I'll try to be quick in replying to next rounds. :-)

> > On Mon, 2016-02-08 at 23:33 -0500, Tianyang Chen wrote:
> > > 
> > > diff --git a/xen/common/sched_rt.c b/xen/common/sched_rt.c
> > > index 2e5430f..1f0bb7b 100644
> > > --- a/xen/common/sched_rt.c
> > > +++ b/xen/common/sched_rt.c
> > > @@ -388,6 +424,66 @@ __q_remove(struct rt_vcpu *svc)
> > >   }
> > >   
> > >   /*
> > > + * Removing a vcpu from the replenishment queue could
> > > + * re-program the timer for the next replenishment event
> > > + * if the timer is currently active
> > > + */
> > > +static inline void
> > > +__replq_remove(const struct scheduler *ops, struct rt_vcpu *svc)
> > > +{
> > > +    struct rt_private *prv = rt_priv(ops);
> > > +    struct list_head *replq = rt_replq(ops);
> > > +    struct timer* repl_timer = prv->repl_timer;
> > > +
> > > +    if ( __vcpu_on_replq(svc) )
> > > +    {
> > So, can this be false?

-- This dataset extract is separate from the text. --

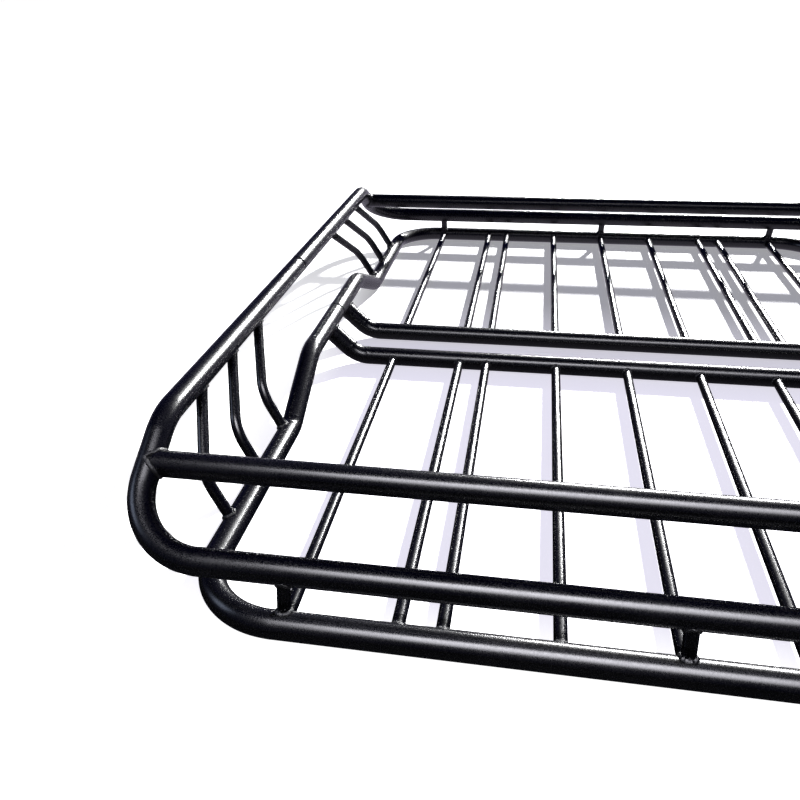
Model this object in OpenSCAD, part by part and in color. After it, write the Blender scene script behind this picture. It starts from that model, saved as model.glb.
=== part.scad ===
// Two-piece roof cargo basket. Millimetres. X across the car, +Y to the rear, +Z up.
// The origin is at mid-length, on the centre plane, level with the underside of the floor tubes.
// Every frame tube is a bent round tube, and the two halves mirror each other about the seam.

/* [Tube] */
// Outer diameter of the frame tubes
tube_d = 25.4; // [22:0.2:28]
// Wall of the frame tubes
tube_wall = 1.2; // [1:0.1:2]
// Outer diameter of the slats, posts and spindles
bar_d = 12; // [10:0.5:14]
// Wall of the slats, posts and spindles
bar_wall = 1; // [0.8:0.1:1.5]

/* [Floor] */
// Centre plane to the centre line of the floor side rails
floor_half_w = 418; // [400:1:450]
// Seam to the centre line of the floor end rails
half_l = 568; // [540:1:620]
// Bend radius of the floor corners
floor_corner_r = 80; // [60:1:84]
// Seam to the centre line of each cross tube
cross_y = 44; // [40:1:60]
// Centre plane to the corner where a cross tube turns up
cross_turn_x = 381; // [378:1:384]
// How far the end of a cross tube's centre line is under the centre of the raised rail
cross_under = 9; // [7:1:10]
// Bend radius where a cross tube turns up
cross_r = 40; // [34:1:42]

/* [Slats] */
// Centre plane to the first slat beside the middle one
inner_slat_x = 96; // [80:1:110]
// Centre plane to the middle of the close pair of slats
slat_pair_x = 212; // [200:1:230]
// Spacing of the close pair
slat_pair_gap = 38; // [30:1:50]
// Centre plane to the outermost slat
outer_slat_x = 327; // [310:1:328]

/* [Raised stretch] */
// Rise of the floor side rails beside the seam
raise_h = 48; // [46:1:54]
// How far the raised rails stand outside the floor side rails
raise_out = 4; // [0:1:6]
// Seam to the corner at the top of the rise
raise_top_y = 138; // [132:1:148]
// Seam to the corner at the foot of the rise
raise_foot_y = 252; // [245:1:256]
// Bend radius at the top of the rise
raise_top_r = 65; // [50:1:70]
// Bend radius at the foot of the rise
raise_foot_r = 40; // [35:1:45]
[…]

If yes, when and why?
> > 
> > > +        /*
> > > +         * disarm the timer if removing the first replenishment
> > > event
> > > +         * which is going to happen next
> > > +         */
> > > +        if( active_timer(repl_timer) )
> > > +        {
> > > 
> > And here again, isn't it the case that, if there is a vcpu in the
> > replenishment queue, then the timer _must_ be active? (I.e., if the
> > above is true, isn't this also always true?)
> 
> So, the reason for this check is that the code inside timer handler
> also 
> calls this function when
> timer is stopped. We don't want to start the timer inside the timer 
> handler when it's manipulating
> the replenishment queue right? 
>
So, this function and the timer handler are serialized by the global
RTDS scheduler lock, so I don't see chances for races due to concurrent
execution of them from different pcpus.

And for the case when the timer handler calls this, if that is the
*only* reason why you put this check here, I think it's overkill.
Perhaps this can be dealt with in the timer handler, by just doing the
list_del_init() itself (ugly, but maybe with a comment...). Or we can
make __replq_inset() able to deal with re-insertions, i.e., cases when
the vcpu was already on the replenishment queue, and we're basically
changing it's position (slightly better, but we loose the ASSERT() in
__replq_insert() itself). Or we can even split this function in two,
one (e.g., _replq_remove()) only doing the actual dequeueing and
another one (e.g., replq_remove()) calling _replq_remove() for the
dequeueing and then dealing with the timer (and in this case, the timer
handler can just call _replq_remove(), as, in that case, the
reprogramming will be later anyway.

I can't be sure which solution would look and work best without
actually seeing them... I guess, pick one up and give it a try.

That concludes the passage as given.